My main problems at the moment are:
1. Was starting to accept that we will never get back together, I have recently got a new job though which is repetitive, boring as shit and 12 hour shifts.(well paid) She pops up in my mind so much the last two weeks because of this, and I analyse a million different things like... Was there someone else, why the last time I saw her did she say she was soar, how long was she planning on ending it, should I ask her again for the truth, drives me crazy.
Honestly driving home.at 6am tired she comes into mind, when I go to clubs music reminds me of her out partying probs getting with other guys. Kills me.
Part of me wants to get back with her in the future, but I told myself, if it was my mate who told me that he went to visit his gf on the train and on the way home she ended with him by text after a year and she said it was just distance. I would tell him... Fuck it... Don't even think about her she's a dick.
I know I hurt her alot telling her I was going off travelling which seemed to spark off all the doubt.
Honestly this is 11 months ago, its embarrassing that instill think this way. I think going out just hit me down a few pegs as I'm just not the catch I once was. And now I'm in that state of depression.
I love this quote from Ekhart Tolle on the addictive mind and love/hate relationships, and I think it may resonate with where you're currently at.
"Every addiction arises from an unconscious refusal to face and move through your own pain.
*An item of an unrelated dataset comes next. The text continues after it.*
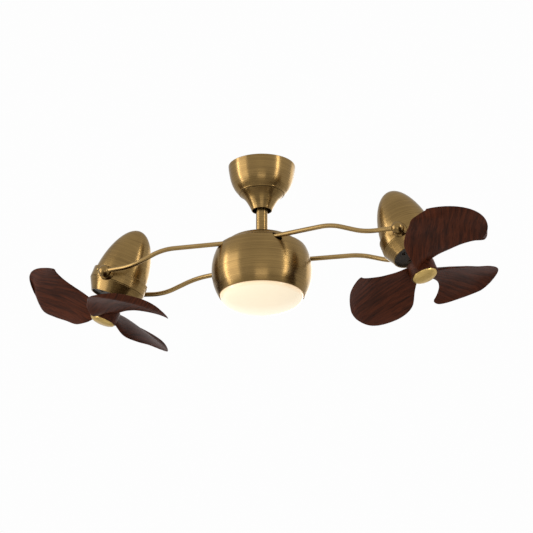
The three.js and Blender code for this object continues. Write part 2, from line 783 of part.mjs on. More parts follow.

Every addiction starts with pain and ends with pain. Whatever the substance you are addicted to — alcohol, food, legal or illegal drugs, or a person — you are using something or somebody to cover up your pain.
That is why, after the initial euphoria has passed, there is so much unhappiness, so much pain in intimate relationships.
They do not cause pain and unhappiness. They bring out the pain and unhappiness that is already in you. Every addiction does that. Every addiction reaches a point where it does not work for you anymore, and then you feel the pain more intensely than ever.
This is one reason why most people are always trying to escape from the present moment and are seeking some kind of salvation in the future. The first thing that they might encounter if they focused their attention on the Now is their own pain, and this is what they fear. If they only knew how easy it is to access in the Now the power of presence that dissolves the past and its pain, the reality that dissolves the illusion. If they only knew how close they are to their own reality, how close to God."
http://www.healthy.net/Health/Article/F ... ships/2505
To add it sounds like you have this very dogmatic way of seeing yourself and you're carrying a lot of shame for this 'failed' relationship.